A good friend recently told me he was done with relationships because they’re too stressful and taxing. His new plan is to sleep with people on an ongoing basis but without formally dating because it will be easier and less dramatic.
As a friend I felt compelled to explain to him how his reasoning was wrong. You will never get anything worthwhile by valuing “easy” over “potential to make me happy.” Bro is a weightlifter, he should understand this. You don’t build muscle if you don’t put resistance on the weights.
I’m not saying you should do something hard for the sake of just doing something hard, but have you ever gotten the warm fuzzies from achieving something easy? Your life isn’t supposed to be a cake walk. Don’t think that walking around like a dumbass taking the path of least resistance is going to make you happy. You’ll pass your time in a moderately enjoyable way if that’s the highest hope you have for happiness.
The reason I know I’ve never dated anyone I should regret not being with anymore is because none of them have ever stood up to me. I mean they’ve been like “I don’t want to date you” or whatever but they’ve all been pretty unchallenging. I think people in general are unchallenging, not because they are stupid, but because they think it’s good to be that way. I really don’t need you to agree with me because it’s fun to have someone agree with you — tell me your real opinion or gtfo.
Think about Bentham’s hedonic calculus for a sec. There are all sorts of variables to consider when deciding if something is going to make you happy:
- Intensity: How strong is the pleasure?
- Duration: How long will the pleasure last?
- Certainty: How sure am I that it will be pleasurable?
- Propinquity: How far away are the benefits?
- Fecundity: How probable is it that this action will beget more pleasure in the future?

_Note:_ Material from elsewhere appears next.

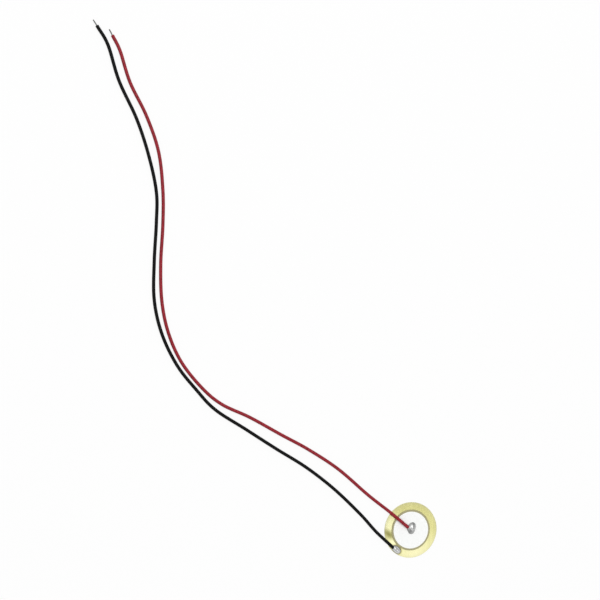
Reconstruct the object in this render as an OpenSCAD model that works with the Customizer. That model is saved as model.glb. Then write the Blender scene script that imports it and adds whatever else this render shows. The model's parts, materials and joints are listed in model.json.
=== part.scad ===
// Piezo disc with two soldered leads, in millimetres.
// The origin is the centre of the plate's underside, and +Z points out of the silver face.

/* [Plate] */
// Diameter of the brass plate
plate_d = 27; // [20:0.5:41]
// Thickness of the brass plate
plate_t = 0.3; // [0.1:0.05:0.6]
// Radius that blanking rolls on the plate's upper edge
plate_edge = 0.08; // [0.02:0.01:0.1]

/* [Ceramic] */
// Diameter of the piezo ceramic
ceramic_d = 19.7; // [14:0.1:24]
// Thickness of the piezo ceramic
ceramic_t = 0.2; // [0.1:0.05:0.4]
// Ceramic left bare round the silver face
ceramic_margin = 0.9; // [0.3:0.05:1.5]
// Thickness of each silver layer
silver_t = 0.01; // [0.005:0.005:0.03]
// Thickness of the glue under the ceramic
glue_t = 0.02; // [0.01:0.01:0.05]
// Width of the glue bead round the ceramic's foot
glue_bead = 0.1; // [0.05:0.01:0.2]

/* [Solder] */
// Length of the drop on the silver face
centre_drop_l = 5.8; // [4:0.1:8]
// Width of the drop on the silver face
centre_drop_w = 3.8; // [3:0.1:6]
// Height of the drop on the silver face
centre_drop_h = 1.3; // [1:0.05:2]
// Length of the drop on the rim, along the rim
rim_drop_l = 5; // [4:0.1:6]
// Height of the drop on the rim
rim_drop_h = 1.2; // [1:0.05:2]
// Brass left bare on each side of the rim drop
rim_drop_margin = 0.12; // [0.05:0.01:0.3]
// Solder that runs on under the end of each insulation
drop_tongue = 0.6; // [0.3:0.05:0.8]

/* [Leads] */
// Outer diameter of the insulation
insulation_d = 1.6; // [1.2:0.05:2]
// Diameter of the tinned conductor
conductor_d = 0.6; // [0.3:0.05:0.7]
// Bare conductor at each far end
bare_end = 3; // [2:0.5:8]
// Conductor inside each solder drop
root_l = 2.2; // [1.5:0.1:3]
// Gap under the insulation where it lies over the disc
lead_lift = 0.02; // [0.01:0.01:0.1]
// Length over which a lead comes down from the disc to the table
lead_settle = 20; // [10:1:40]

/* [Hidden] */
$fn = 96;

// The layers, from the bottom up
rear_silver_z = plate_t + glue_t;
ceramic_z = rear_silver_z + silver_t;
front_silver_z = ceramic_z + ceramic_t;
face_z = front_silver_z + silver_t;
ceramic_r = ceramic_d / 2;
plate_r = plate_d / 2;

// The drop on the silver face: its centre, and the bearing of its length. The red insulation
// stops this far outside the middle of the drop's side.
centre_drop_at = [0.5, 0.9];
centre_drop_turn = 75;
red_stop_out = 0.36;
red_stop = centre_drop_at + (centre_drop_w / 2 + red_stop_out) * heading(centre_drop_turn + 90);
red_bearing = 140;

// The drop on the rim fills the bare brass band at this bearing, its length along the rim.
// The black insulation stops this far inside its far end, and outside the middle of the band.
rim_drop_bearing = 231.5;
black_stop_in = 0.2;
black_stop_out = 0.35;
band_inner = ceramic_r + glue_bead;
band_outer = plate_r - plate_edge;
band_mid = (band_inner + band_outer) / 2;
rim_drop_w = band_outer - band_inner - 2 * rim_drop_margin;
rim_drop_turn = rim_drop_bearing - 90;
rim_drop_at = band_mid * heading(rim_drop_bearing);
black_stop = rim_drop_at + (rim_drop_l / 2 - black_stop_in) * heading(rim_drop_turn)
    + black_stop_out * heading(rim_drop_bearing);
black_bearing = 137;

// The solder drops' form
drop_sides = 40;
drop_rings = 8;
drop_squareness = 2.3;
drop_fullness = 0.75;
tongue_angle = 32;
ridge_h = 0.55;
ridge_w = 0.65;
ridge_l = 1.6;

// The leads' height over the disc and on the table
insulation_r = insulation_d / 2;
conductor_r = conductor_d / 2;
red_z = face_z + lead_lift + insulation_r;
black_z = plate_t + lead_lift + insulation_r;
table_z = insulation_r;

// The leads' sections. The eight flats touch the true round from outside.
lead_sides = 8;
lead_corner_r = insulation_r / cos(180 / lead_sides);
steps = 2;
straight_l = 12;

// The way each lead lies, from where its insulation stops at the drop to its bare end
red_way = concat(
    [red_stop, red_stop + straight_l * heading(red_bearing)],
    [[-22, 18], [-37, 31], [-52, 41], [-65.5, 48.5], [-80.5, 57], [-94, 63.5],
     [-103.5, 71.5], [-113, 83.5], [-119, 97], [-122, 111.5], [-122.5, 128.5],
     [-121.5, 146.5], [-121.5, 162.5], [-123.5, 180], [-129, 196], [-136.5, 211],
     [-141, 225], [-144.5, 232]]);
black_way = concat(
    [black_stop, black_stop + straight_l * heading(black_bearing)],
    [[-26, 9], [-39, 21.5], [-53, 32.5], [-68, 42], [-82.5, 51.5], [-97, 61],
     [-106, 70.5], [-115, 82], [-122, 96.5], [-125.5, 112], [-125.5, 129.5],
     [-124.5, 147.5], [-124.5, 161.5], [-128, 178], [-133.5, 194.5], [-141.5, 211.5],
     [-146.5, 227.5], [-151.5, 236]]);

function heading(angle) = [cos(angle), sin(angle)];
function bearing(v) = atan2(v.y, v.x);
function unit(v) = v / norm(v);
function ease(t) = t * t * (3 - 2 * t);
function clamp(t) = min(max(t, 0), 1);

// A smooth curve through the points, with as many steps to each stretch
function spline(t, a, b, c, d) =
    (2 * b + t * (c - a) + t * t * (2 * a - 5 * b + 4 * c - d)
        + t * t * t * (3 * b - a - 3 * c + d)) / 2;
function curve(p) = let (
    n = len(p),
    q = concat([2 * p[0] - p[1]], p, [2 * p[n - 1] - p[n - 2]]))
    concat(
        [for (i = [1:n - 1], k = [0:steps - 1])
            spline(k / steps, q[i - 1], q[i], q[i + 1], q[i + 2])],
        [p[n - 1]]);

// Height of a lead's axis: level over the disc, then easing down to the table
function lead_z(p, start_z) =
    table_z + (start_z - table_z) * (1 - ease(clamp((norm(p) - plate_r) / lead_settle)));
function axis(way, start_z) = [for (p = curve(way)) [p.x, p.y, lead_z(p, start_z)]];

// The way the axis runs at a point, and the bearings on which it leaves its drop and ends
function tangent(p, i) = unit(p[min(i + 1, len(p) - 1)] - p[max(i - 1, 0)]);
function exit_bearing(way) = bearing(tangent(curve(way), 0));
function end_bearing(way) = let (p = curve(way)) bearing(tangent(p, len(p) - 1));

// One ring of a swept tube, square to the way it runs
function ring(p, i) = let (
    along = tangent(p, i),
    side = unit(cross([0, 0, 1], along)),
    up = cross(along, side))
    [for (k = [0:lead_sides - 1]) let (a = (k + 0.5) * 360 / lead_sides)
        p[i] + lead_corner_r * (cos(a) * side + sin(a) * up)];

// Bands of faces between rings of n points, with a flat face at the first ring
function bands(rings, n) = concat(
    [[for (k = [n - 1:-1:0]) k]],
    [for (i = [0:rings - 2], k = [0:n - 1]) let (j = (k + 1) % n)
        [i * n + k, i * n + j, (i + 1) * n + j, (i + 1) * n + k]]);

// Radius of a drop's foot in direction a: a full oval, drawn out under the insulation's end
function oval(a, length, width) = pow(
    pow(abs(2 * cos(a) / length), drop_squareness) + pow(abs(2 * sin(a) / width), drop_squareness),
    -1 / drop_squareness);
function turn_between(a, b) = abs((a - b + 540) % 360 - 180);
function foot(a, length, width, stop) = let (
    aim = bearing(stop),
    reach = norm(stop) + drop_tongue - oval(aim, length, width),
    off = turn_between(a, aim) / tongue_angle)
    oval(a, length, width) + max(reach, 0) * exp(-off * off);

// Height of a drop: a full dome with a steep foot, and a ridge of solder along the conductor
function drop_z(p, share, height, stop, exit) = let (
    from_stop = p - stop,
    across = cross(heading(exit), from_stop) / ridge_w,
    along = (from_stop * heading(exit) + ridge_l / 4) / ridge_l,
    inside = 1 - share * share)
    height * pow(inside, drop_fullness)
        + ridge_h * exp(-across * across - along * along) * sqrt(inside);

module brass_plate() {
    color("#d8d49a")
        rotate_extrude()
            polygon(concat(
                [[0, 0], [plate_r, 0]],
                [for (a = [0:22.5:90])
                    [plate_r - plate_edge * (1 - cos(a)), plate_t - plate_edge * (1 - sin(a))]],
                [[0, plate_t]]));
}

module glue_layer() {
    bead_h = ceramic_z + glue_bead;
    color("#a89a5c")
        rotate_extrude()
            polygon(concat(
                [[0, plate_t], [ceramic_r + glue_bead, plate_t]],
                [for (a = [15:15:90])
                    [ceramic_r + glue_bead * (1 - sin(a)), bead_h - (bead_h - plate_t) * cos(a)]],
                [[ceramic_r, rear_silver_z], [0, rear_silver_z]]));
}

module rear_electrode() {
    color("#d9dad6")
        translate([0, 0, rear_silver_z])
            cylinder(r = ceramic_r, h = silver_t);
}

module ceramic_disc() {
    color("#979172")
        translate([0, 0, ceramic_z])
            cylinder(r = ceramic_r, h = ceramic_t);
}

module front_electrode() {
    color("#f2f4f2")
        translate([0, 0, front_silver_z])
            cylinder(r = ceramic_r - ceramic_margin, h = silver_t);
}

// A rod that starts at a point and runs level on a bearing
module level_rod(from, bearing, r, l) {
    translate(from)
        rotate([0, 90, bearing])
            cylinder(r = r, h = l);
}

// A solder drop on its own flat base, its length along X, with the seats of the conductor and
// the insulation cut from it. The lead's axis is lead_h above the base.
module solder_drop(length, width, height, stop, exit, lead_h) {
    shares = [for (j = [0:drop_rings - 1]) cos(j * 90 / drop_rings)];
    slopes = [for (share = shares, k = [0:drop_sides - 1])
        let (
            a = k * 360 / drop_sides,
            p = share * foot(a, length, width, stop) * heading(a))
        [p.x, p.y, drop_z(p, share, height, stop, exit)]];
    top = [0, 0, drop_z([0, 0], 0, height, stop, exit)];
    crown = (drop_rings - 1) * drop_sides;
    start = [stop.x, stop.y, lead_h];
    difference() {
        polyhedron(
            concat(slopes, [top]),
            concat(
                bands(drop_rings, drop_sides),
                [for (k = [0:drop_sides - 1])
                    [crown + k, crown + (k + 1) % drop_sides, len(slopes)]]));
        level_rod(start, exit, lead_corner_r, 2 * drop_tongue);
        level_rod(start, exit + 180, conductor_r, root_l);
    }
}

function turned(p, angle) =
    [p.x * cos(angle) - p.y * sin(angle), p.x * sin(angle) + p.y * cos(angle)];

module centre_solder() {
    color("#c9ccca")
        translate([centre_drop_at.x, centre_drop_at.y, face_z])
            rotate([0, 0, centre_drop_turn])
                solder_drop(
                    centre_drop_l, centre_drop_w, centre_drop_h,
                    turned(red_stop - centre_drop_at, -centre_drop_turn),
                    exit_bearing(red_way) - centre_drop_turn, red_z - face_z);
}

module rim_solder() {
    color("#c9ccca")
        translate([rim_drop_at.x, rim_drop_at.y, plate_t])
            rotate([0, 0, rim_drop_turn])
                solder_drop(
                    rim_drop_l, rim_drop_w, rim_drop_h,
                    turned(black_stop - rim_drop_at, -rim_drop_turn),
                    exit_bearing(black_way) - rim_drop_turn, black_z - plate_t);
}

// The insulation of a lead, one tube swept along its way
module insulation(way, start_z) {
    p = axis(way, start_z);
    n = len(p);
    polyhedron(
        [for (i = [0:n - 1]) each ring(p, i)],
        concat(bands(n, lead_sides), [[for (k = [0:lead_sides - 1]) (n - 1) * lead_sides + k]]));
}

// The conductor of a lead where it leaves the insulation: its root in the drop and its bare end
module conductor(way, start_z) {
    start = way[0];
    end = way[len(way) - 1];
    level_rod([start.x, start.y, start_z], exit_bearing(way) + 180, conductor_r, root_l);
    level_rod([end.x, end.y, table_z], end_bearing(way), conductor_r, bare_end);
}

module red_insulation() {
    color("#a8323c") insulation(red_way, red_z);
}

module red_conductor() {
    color("#b9bbb8") conductor(red_way, red_z);
}

module black_insulation() {
    color("#1c1d1f") insulation(black_way, black_z);
}

module black_conductor() {
    color("#b9bbb8") conductor(black_way, black_z);
}

brass_plate();
glue_layer();
rear_electrode();
ceramic_disc();
front_electrode();
centre_solder();
rim_solder();
red_insulation();
red_conductor();
black_insulation();
black_conductor();
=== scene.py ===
"""The looks of a piezo disc with two leads, built round its CAD model. Metres, +Z up."""

import json
import math

import bpy
import numpy as np
from mathutils import Matrix, Vector, noise


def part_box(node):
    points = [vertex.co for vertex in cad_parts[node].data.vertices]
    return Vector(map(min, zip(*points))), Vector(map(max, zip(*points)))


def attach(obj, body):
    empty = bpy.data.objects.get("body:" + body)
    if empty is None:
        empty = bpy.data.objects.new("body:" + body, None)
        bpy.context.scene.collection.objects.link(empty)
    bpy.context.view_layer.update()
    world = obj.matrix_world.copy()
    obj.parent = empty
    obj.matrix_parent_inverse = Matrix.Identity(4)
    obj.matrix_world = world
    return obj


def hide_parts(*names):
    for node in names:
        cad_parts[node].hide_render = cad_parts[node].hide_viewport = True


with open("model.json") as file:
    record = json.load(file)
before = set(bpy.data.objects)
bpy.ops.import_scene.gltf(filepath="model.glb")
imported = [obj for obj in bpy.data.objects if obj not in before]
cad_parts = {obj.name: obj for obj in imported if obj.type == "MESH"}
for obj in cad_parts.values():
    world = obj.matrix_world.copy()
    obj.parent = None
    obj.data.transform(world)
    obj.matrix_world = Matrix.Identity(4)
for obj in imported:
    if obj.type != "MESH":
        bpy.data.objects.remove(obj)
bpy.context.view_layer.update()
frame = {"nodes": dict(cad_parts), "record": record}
MM = 0.001


# ---------------------------------------------------------------- sizes read from the frame

plate_r, plate_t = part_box("brass_plate")[1].x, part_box("brass_plate")[1].z
ceramic_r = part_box("ceramic_disc")[1].x
face_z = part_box("front_electrode")[1].z


def pin(name):
    """The outer end of a bare conductor and the way it points, from the record."""
    mount = next(m for m in frame["record"]["mounts"] if m["name"] == name)
    axis = Vector(mount["axis"]).normalized()
    return Vector(mount["pos_m"]) + axis * mount["dims"]["length_mm"] * MM / 2, axis


# ---------------------------------------------------------------- camera

CAMERA_AT = Vector((-0.2183, 0.1153, 0.5693))
CAMERA_AIM = Vector((-0.0559, 0.1119, 0.0))
LENS_MM = 75
SENSOR_MM = 36


def add_object(name, data):
    made = bpy.data.objects.new(name, data)
    bpy.context.scene.collection.objects.link(made)
    return made


def add_camera():
    """The photo's view, from high on the left, with +Y up the picture."""
    camera = add_object("camera", bpy.data.cameras.new("camera"))
    camera.data.lens = LENS_MM
    camera.data.sensor_width = SENSOR_MM
    camera.data.clip_start = 0.01
    camera.location = CAMERA_AT
    forward = (CAMERA_AIM - CAMERA_AT).normalized()
    upward = (Vector((0, 1, 0)) - forward * forward.y).normalized()
    rightward = forward.cross(upward)
    axes = [[rightward[i], upward[i], -forward[i]] for i in range(3)]
    camera.rotation_mode = "QUATERNION"
    camera.rotation_quaternion = Matrix(axes).to_quaternion()
    bpy.context.scene.camera = camera


add_camera()


# ---------------------------------------------------------------- the leads' route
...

- Purity: Is the pleasure brought by this action diminished by also bringing pain?
- Extent: How many people will receive pleasure from this action?
It kind of depresses me to think about someone making a decision just to avoid a lil’ pain without realizing how small-minded and straight up lazy that is. Use your grown up brain and make a real decision that’s based on critical thinking and not just the connotations words like “relationships” and drama” carry.